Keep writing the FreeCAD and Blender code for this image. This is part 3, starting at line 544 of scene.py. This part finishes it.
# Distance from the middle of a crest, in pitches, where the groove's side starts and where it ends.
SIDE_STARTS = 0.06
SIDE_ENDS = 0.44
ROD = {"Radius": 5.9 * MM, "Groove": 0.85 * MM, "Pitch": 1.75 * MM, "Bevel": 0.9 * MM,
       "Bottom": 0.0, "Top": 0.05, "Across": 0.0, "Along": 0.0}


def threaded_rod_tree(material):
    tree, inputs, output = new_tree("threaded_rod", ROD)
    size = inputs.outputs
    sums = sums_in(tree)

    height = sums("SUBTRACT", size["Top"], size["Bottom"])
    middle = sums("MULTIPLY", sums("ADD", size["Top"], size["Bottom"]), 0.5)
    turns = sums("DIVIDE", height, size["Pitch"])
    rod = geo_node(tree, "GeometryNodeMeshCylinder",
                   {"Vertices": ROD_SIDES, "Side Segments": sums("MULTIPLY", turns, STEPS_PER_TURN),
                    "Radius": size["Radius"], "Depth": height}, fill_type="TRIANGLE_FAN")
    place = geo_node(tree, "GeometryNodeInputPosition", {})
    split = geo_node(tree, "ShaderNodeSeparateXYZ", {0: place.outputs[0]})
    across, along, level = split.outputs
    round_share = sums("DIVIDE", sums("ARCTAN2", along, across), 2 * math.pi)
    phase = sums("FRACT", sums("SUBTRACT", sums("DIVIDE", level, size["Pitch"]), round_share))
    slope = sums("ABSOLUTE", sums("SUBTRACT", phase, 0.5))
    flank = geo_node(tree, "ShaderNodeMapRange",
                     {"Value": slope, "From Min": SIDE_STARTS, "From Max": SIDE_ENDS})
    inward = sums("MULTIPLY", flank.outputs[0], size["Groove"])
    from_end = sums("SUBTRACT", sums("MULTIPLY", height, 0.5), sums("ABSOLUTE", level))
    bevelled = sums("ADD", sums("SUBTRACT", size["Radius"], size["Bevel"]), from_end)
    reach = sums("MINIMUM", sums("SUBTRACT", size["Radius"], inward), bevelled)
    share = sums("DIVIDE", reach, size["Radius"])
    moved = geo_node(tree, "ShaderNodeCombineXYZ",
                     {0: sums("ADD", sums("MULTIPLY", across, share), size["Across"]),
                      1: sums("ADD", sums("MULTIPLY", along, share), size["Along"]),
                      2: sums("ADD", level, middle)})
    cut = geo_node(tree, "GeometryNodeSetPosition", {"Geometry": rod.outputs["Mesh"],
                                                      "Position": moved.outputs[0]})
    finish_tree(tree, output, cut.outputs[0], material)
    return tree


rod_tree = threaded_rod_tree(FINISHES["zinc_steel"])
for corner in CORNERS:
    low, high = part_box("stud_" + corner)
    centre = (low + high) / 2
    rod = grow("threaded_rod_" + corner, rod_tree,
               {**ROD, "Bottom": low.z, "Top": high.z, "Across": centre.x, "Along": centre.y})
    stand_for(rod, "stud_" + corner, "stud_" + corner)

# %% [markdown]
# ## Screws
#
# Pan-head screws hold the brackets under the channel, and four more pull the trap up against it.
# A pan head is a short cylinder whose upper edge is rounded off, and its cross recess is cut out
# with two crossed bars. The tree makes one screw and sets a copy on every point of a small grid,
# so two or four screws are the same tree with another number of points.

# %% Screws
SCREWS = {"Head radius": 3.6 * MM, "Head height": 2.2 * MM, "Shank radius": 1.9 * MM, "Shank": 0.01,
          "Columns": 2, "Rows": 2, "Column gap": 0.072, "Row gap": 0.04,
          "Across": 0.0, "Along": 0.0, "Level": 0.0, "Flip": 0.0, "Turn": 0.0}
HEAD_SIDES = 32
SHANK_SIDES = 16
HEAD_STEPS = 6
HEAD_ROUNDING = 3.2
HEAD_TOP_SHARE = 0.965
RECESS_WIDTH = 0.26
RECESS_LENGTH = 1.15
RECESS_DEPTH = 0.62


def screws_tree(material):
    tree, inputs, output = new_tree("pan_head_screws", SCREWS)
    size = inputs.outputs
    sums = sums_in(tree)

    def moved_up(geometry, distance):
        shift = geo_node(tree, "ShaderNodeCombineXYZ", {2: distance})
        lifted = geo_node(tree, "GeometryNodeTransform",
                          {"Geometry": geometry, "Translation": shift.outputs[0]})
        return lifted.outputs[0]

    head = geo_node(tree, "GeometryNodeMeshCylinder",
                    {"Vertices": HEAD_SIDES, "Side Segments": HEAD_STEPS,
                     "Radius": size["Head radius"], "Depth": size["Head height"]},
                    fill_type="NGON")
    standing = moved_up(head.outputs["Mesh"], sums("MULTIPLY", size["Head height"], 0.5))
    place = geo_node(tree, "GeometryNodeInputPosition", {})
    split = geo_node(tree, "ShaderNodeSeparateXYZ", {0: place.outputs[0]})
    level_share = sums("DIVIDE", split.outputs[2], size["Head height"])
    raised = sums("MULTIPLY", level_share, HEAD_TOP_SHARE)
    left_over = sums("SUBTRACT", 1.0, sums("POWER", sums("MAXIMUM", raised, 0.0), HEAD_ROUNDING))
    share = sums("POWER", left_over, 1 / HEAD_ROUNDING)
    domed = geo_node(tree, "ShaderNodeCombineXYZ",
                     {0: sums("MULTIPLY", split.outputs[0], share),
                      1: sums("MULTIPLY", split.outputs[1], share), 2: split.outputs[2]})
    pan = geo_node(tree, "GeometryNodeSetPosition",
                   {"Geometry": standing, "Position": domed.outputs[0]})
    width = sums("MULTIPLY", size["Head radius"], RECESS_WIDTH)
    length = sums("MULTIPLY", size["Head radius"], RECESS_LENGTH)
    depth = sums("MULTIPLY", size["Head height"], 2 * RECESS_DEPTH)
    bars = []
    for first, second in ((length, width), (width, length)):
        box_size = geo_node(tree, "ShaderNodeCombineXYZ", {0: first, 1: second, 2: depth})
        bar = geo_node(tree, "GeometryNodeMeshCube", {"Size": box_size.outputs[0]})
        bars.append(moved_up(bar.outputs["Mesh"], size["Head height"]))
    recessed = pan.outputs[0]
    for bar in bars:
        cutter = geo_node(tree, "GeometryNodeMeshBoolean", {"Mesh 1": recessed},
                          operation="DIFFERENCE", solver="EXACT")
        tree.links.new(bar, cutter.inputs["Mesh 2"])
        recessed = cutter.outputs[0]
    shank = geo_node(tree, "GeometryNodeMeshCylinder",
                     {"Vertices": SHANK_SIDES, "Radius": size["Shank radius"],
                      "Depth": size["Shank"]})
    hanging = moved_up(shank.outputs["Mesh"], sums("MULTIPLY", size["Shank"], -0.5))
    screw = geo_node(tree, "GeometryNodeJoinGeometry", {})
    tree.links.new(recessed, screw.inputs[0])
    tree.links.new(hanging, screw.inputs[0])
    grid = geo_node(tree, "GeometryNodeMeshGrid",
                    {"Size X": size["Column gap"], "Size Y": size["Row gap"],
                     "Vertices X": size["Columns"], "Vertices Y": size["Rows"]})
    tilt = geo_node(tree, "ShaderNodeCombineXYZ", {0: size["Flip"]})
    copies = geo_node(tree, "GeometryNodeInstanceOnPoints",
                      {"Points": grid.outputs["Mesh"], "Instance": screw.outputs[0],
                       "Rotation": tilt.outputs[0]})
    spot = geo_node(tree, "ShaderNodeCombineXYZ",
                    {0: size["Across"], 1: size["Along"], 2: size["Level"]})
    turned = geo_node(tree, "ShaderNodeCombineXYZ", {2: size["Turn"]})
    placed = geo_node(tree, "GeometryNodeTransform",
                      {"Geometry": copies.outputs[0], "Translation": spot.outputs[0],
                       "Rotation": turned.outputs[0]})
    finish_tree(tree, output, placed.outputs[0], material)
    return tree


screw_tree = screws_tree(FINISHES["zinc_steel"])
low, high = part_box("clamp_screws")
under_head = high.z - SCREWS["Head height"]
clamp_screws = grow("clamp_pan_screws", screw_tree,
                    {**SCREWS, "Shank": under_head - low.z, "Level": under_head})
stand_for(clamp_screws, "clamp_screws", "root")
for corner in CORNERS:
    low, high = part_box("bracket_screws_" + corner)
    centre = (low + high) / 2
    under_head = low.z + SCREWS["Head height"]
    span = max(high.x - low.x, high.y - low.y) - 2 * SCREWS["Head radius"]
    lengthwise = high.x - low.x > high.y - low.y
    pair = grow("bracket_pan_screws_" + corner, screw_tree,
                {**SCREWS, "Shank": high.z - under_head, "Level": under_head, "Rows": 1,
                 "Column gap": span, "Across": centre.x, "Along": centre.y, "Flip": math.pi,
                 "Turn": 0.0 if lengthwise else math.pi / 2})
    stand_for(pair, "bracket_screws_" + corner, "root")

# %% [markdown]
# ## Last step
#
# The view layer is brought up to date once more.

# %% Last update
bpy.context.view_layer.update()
┄┄┄┄┄┄
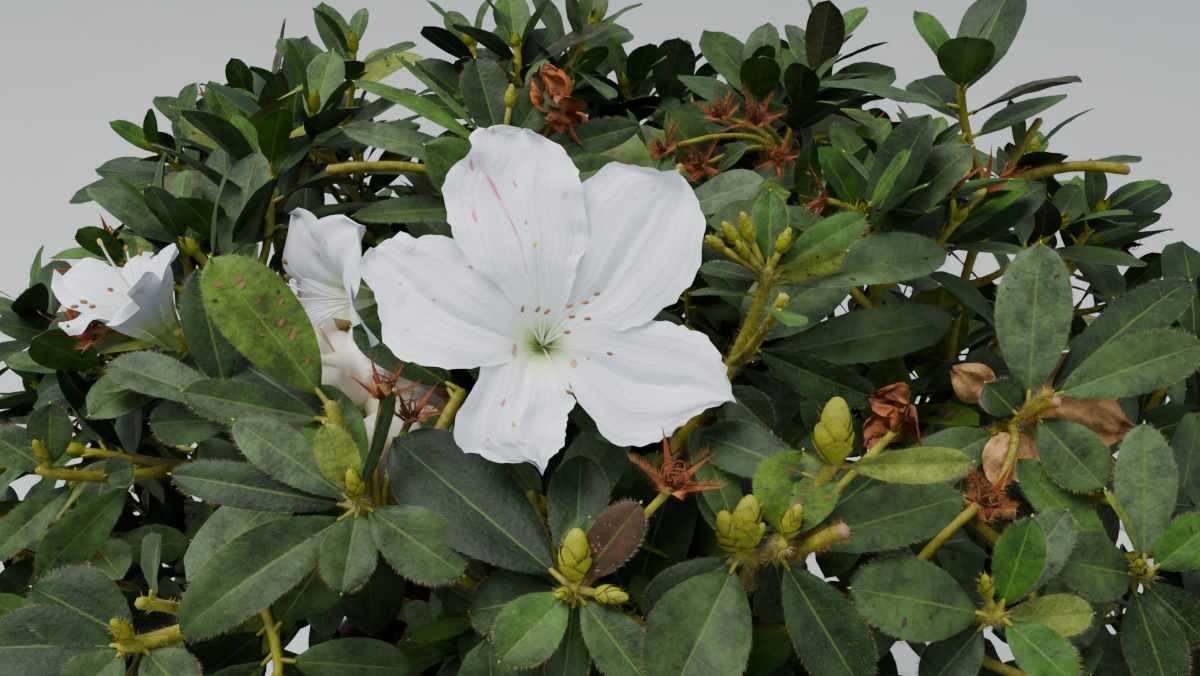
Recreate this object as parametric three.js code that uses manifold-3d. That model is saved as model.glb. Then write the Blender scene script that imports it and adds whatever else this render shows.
┄┄┄┄┄┄
= AIM OF THE TASK =
Copy out each line that contains the word "scene".

= WORKED ANSWER =
Keep writing the FreeCAD and Blender code for this image. This is part 3, starting at line 544 of scene.py. This part finishes it.
Recreate this object as parametric three.js code that uses manifold-3d. That model is saved as model.glb. Then write the Blender scene script that imports it and adds whatever else this render shows.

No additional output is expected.